As a recording artist, Jakub Hrusa has received numerous awards and nominations for his discography. Most recently with Bamberg Symphony, he received the ICMA Prize for Symphonic Music in both 2023 and 2022, for his recordings of Rott’s Symphony No. 1 and Bruckner’s Symphony No. 4. He was awarded the Preis der Deutschen Schallplattenkritik for his recording of Mahler’s Symphony No. 4, and in 2021 his recording of Martinů and Bartók violin concertos with Frank Peter Zimmermann was nominated for BBC Music Magazine and Gramophone awards, and his disc of the Dvořák Violin Concerto with the Bavarian Radio Symphony and Augustin Hadelich was nominated for a Grammy ® Award. His recordings of Dvořák and Martinů Piano Concertos with Ivo Kahánek and the Bamberg Symphony (Supraphon), and Vanessa from Glyndebourne (Opus Arte) both won BBC Music Magazine Awards in 2020. Other recent releases include Dvořák and Brahms Symphonies with Bamberg Symphony (Tudor), Suk’s Asrael Symphony with the Bavarian Radio Symphony (BR Klassik), and Dvořák’s Requiem and Te Deum with the Czech Philharmonic (Decca).

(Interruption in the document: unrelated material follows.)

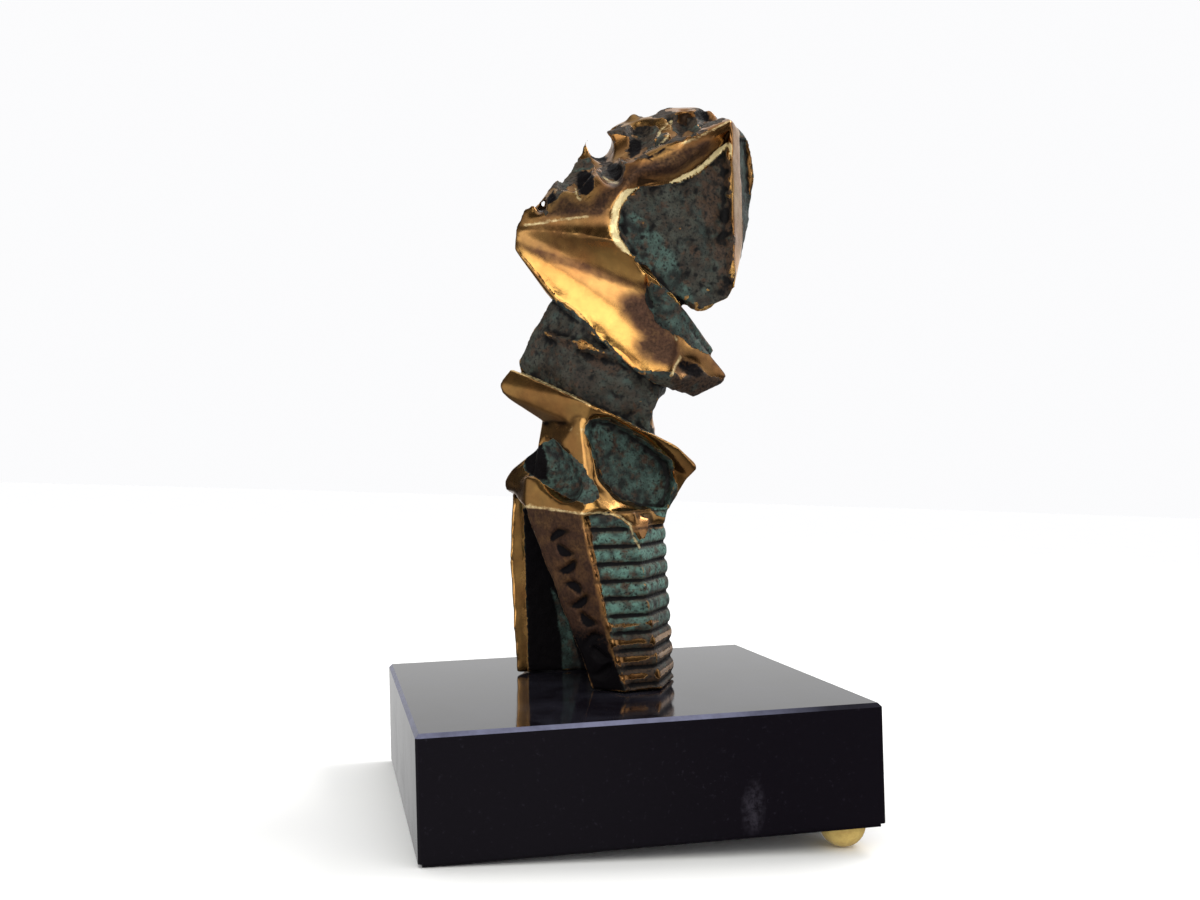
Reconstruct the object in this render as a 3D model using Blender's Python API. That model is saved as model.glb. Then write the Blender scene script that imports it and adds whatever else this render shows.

Jakub Hrůša studied conducting at the Academy of Performing Arts in Prague, where his teachers included Jiří Bělohlávek. He is currently President of the International Martinů Circle and The Dvořák Society, and an Honorary Member of the Royal Academy of Music in London. He was the inaugural recipient of the Sir Charles Mackerras Prize, and in 2020 was awarded both the Antonín Dvořák Prize by the Czech Republic’s Academy of Classical Music, and – together with Bamberg Symphony – the Bavarian State Prize for Music.